*DATASET SECTION:*
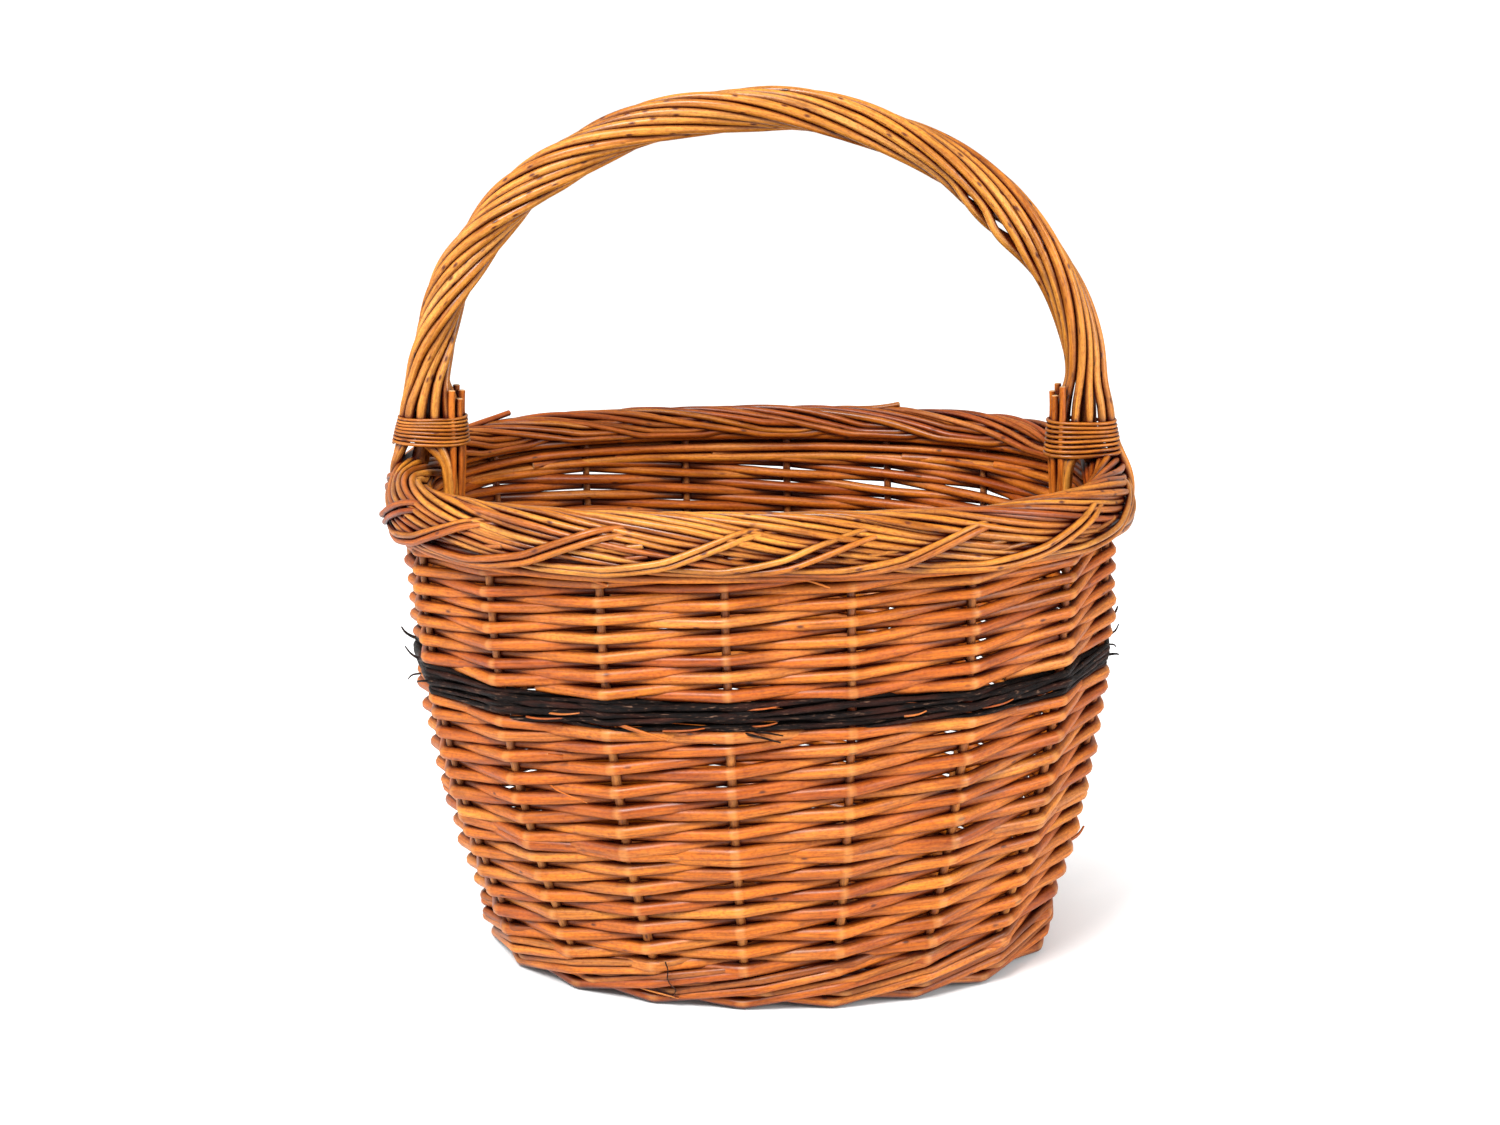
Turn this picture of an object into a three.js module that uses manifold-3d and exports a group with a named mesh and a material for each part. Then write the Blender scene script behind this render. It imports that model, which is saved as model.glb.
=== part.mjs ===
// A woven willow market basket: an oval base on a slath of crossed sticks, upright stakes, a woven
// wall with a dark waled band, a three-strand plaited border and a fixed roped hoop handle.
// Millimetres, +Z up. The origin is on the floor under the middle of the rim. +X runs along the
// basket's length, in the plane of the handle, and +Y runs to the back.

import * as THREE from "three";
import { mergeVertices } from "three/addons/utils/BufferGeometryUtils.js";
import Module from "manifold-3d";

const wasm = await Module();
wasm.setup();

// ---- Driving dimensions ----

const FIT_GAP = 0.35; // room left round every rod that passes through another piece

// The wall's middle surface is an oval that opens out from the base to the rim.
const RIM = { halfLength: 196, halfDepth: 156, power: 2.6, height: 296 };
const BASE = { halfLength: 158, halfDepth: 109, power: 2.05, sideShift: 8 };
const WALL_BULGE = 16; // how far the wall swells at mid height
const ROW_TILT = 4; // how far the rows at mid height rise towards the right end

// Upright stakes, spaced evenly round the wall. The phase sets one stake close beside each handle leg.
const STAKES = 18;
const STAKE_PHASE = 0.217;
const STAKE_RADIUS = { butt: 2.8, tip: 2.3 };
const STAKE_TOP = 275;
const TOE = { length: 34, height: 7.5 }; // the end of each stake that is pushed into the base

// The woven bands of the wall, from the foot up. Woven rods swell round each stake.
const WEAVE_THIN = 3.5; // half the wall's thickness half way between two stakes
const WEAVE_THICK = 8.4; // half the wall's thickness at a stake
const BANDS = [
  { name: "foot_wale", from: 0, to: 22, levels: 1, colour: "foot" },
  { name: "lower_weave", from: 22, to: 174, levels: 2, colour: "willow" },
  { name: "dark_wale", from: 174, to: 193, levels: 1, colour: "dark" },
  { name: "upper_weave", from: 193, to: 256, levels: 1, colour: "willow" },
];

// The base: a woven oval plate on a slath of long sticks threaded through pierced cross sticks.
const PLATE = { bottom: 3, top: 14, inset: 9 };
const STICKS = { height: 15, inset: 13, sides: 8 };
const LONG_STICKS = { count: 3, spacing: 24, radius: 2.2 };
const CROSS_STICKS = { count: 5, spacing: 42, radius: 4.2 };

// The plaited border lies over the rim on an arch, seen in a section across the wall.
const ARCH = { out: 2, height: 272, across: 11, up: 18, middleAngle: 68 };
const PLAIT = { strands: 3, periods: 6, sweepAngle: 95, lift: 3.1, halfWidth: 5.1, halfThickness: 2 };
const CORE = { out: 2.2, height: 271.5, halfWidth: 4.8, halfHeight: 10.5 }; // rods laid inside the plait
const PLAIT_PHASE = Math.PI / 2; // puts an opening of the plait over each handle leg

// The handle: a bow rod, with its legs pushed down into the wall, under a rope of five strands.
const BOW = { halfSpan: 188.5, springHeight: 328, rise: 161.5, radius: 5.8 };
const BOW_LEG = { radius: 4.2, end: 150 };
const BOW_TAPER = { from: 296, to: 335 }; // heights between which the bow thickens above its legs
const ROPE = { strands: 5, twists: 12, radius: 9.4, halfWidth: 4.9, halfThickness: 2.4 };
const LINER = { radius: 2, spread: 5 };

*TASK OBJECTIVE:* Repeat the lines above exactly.

*THE COMPLETED TASK:*
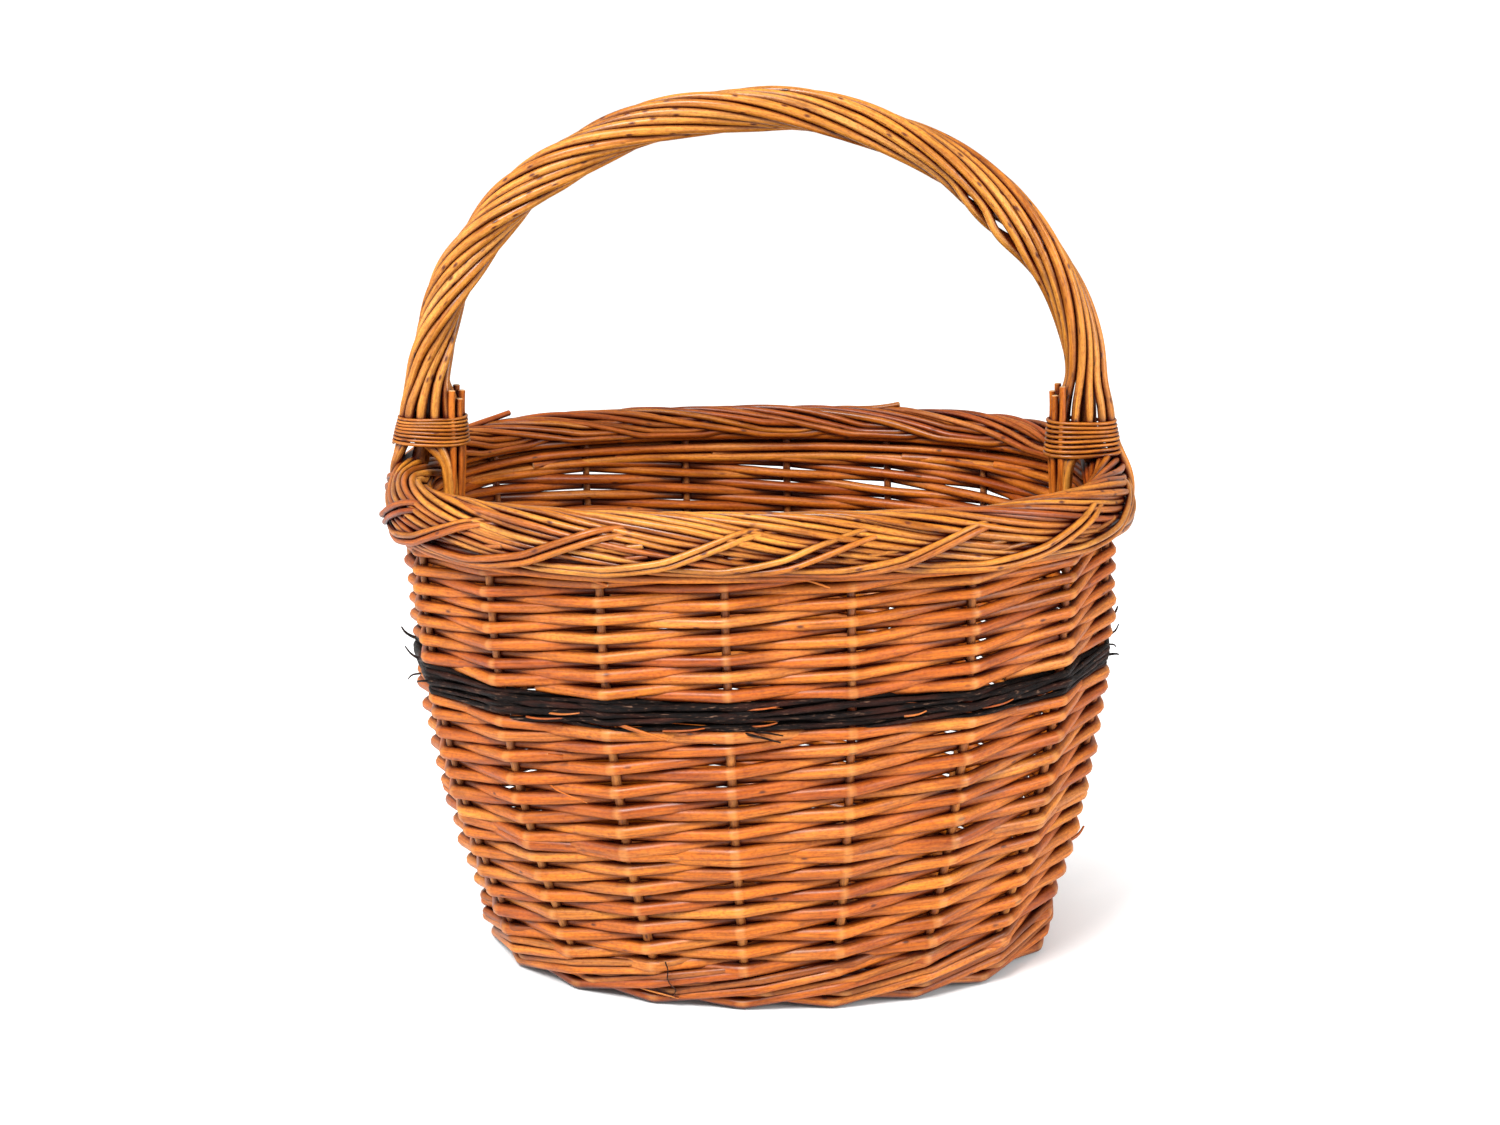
Turn this picture of an object into a three.js module that uses manifold-3d and exports a group with a named mesh and a material for each part. Then write the Blender scene script behind this render. It imports that model, which is saved as model.glb.
=== part.mjs ===
// A woven willow market basket: an oval base on a slath of crossed sticks, upright stakes, a woven
// wall with a dark waled band, a three-strand plaited border and a fixed roped hoop handle.
// Millimetres, +Z up. The origin is on the floor under the middle of the rim. +X runs along the
// basket's length, in the plane of the handle, and +Y runs to the back.

import * as THREE from "three";
import { mergeVertices } from "three/addons/utils/BufferGeometryUtils.js";
import Module from "manifold-3d";

const wasm = await Module();
wasm.setup();

// ---- Driving dimensions ----

const FIT_GAP = 0.35; // room left round every rod that passes through another piece

// The wall's middle surface is an oval that opens out from the base to the rim.
const RIM = { halfLength: 196, halfDepth: 156, power: 2.6, height: 296 };
const BASE = { halfLength: 158, halfDepth: 109, power: 2.05, sideShift: 8 };
const WALL_BULGE = 16; // how far the wall swells at mid height
const ROW_TILT = 4; // how far the rows at mid height rise towards the right end

// Upright stakes, spaced evenly round the wall. The phase sets one stake close beside each handle leg.
const STAKES = 18;
const STAKE_PHASE = 0.217;
const STAKE_RADIUS = { butt: 2.8, tip: 2.3 };
const STAKE_TOP = 275;
const TOE = { length: 34, height: 7.5 }; // the end of each stake that is pushed into the base

// The woven bands of the wall, from the foot up. Woven rods swell round each stake.
const WEAVE_THIN = 3.5; // half the wall's thickness half way between two stakes
const WEAVE_THICK = 8.4; // half the wall's thickness at a stake
const BANDS = [
  { name: "foot_wale", from: 0, to: 22, levels: 1, colour: "foot" },
  { name: "lower_weave", from: 22, to: 174, levels: 2, colour: "willow" },
  { name: "dark_wale", from: 174, to: 193, levels: 1, colour: "dark" },
  { name: "upper_weave", from: 193, to: 256, levels: 1, colour: "willow" },
];

// The base: a woven oval plate on a slath of long sticks threaded through pierced cross sticks.
const PLATE = { bottom: 3, top: 14, inset: 9 };
const STICKS = { height: 15, inset: 13, sides: 8 };
const LONG_STICKS = { count: 3, spacing: 24, radius: 2.2 };
const CROSS_STICKS = { count: 5, spacing: 42, radius: 4.2 };

// The plaited border lies over the rim on an arch, seen in a section across the wall.
const ARCH = { out: 2, height: 272, across: 11, up: 18, middleAngle: 68 };
const PLAIT = { strands: 3, periods: 6, sweepAngle: 95, lift: 3.1, halfWidth: 5.1, halfThickness: 2 };
const CORE = { out: 2.2, height: 271.5, halfWidth: 4.8, halfHeight: 10.5 }; // rods laid inside the plait
const PLAIT_PHASE = Math.PI / 2; // puts an opening of the plait over each handle leg

// The handle: a bow rod, with its legs pushed down into the wall, under a rope of five strands.
const BOW = { halfSpan: 188.5, springHeight: 328, rise: 161.5, radius: 5.8 };
const BOW_LEG = { radius: 4.2, end: 150 };
const BOW_TAPER = { from: 296, to: 335 }; // heights between which the bow thickens above its legs
const ROPE = { strands: 5, twists: 12, radius: 9.4, halfWidth: 4.9, halfThickness: 2.4 };
const LINER = { radius: 2, spread: 5 };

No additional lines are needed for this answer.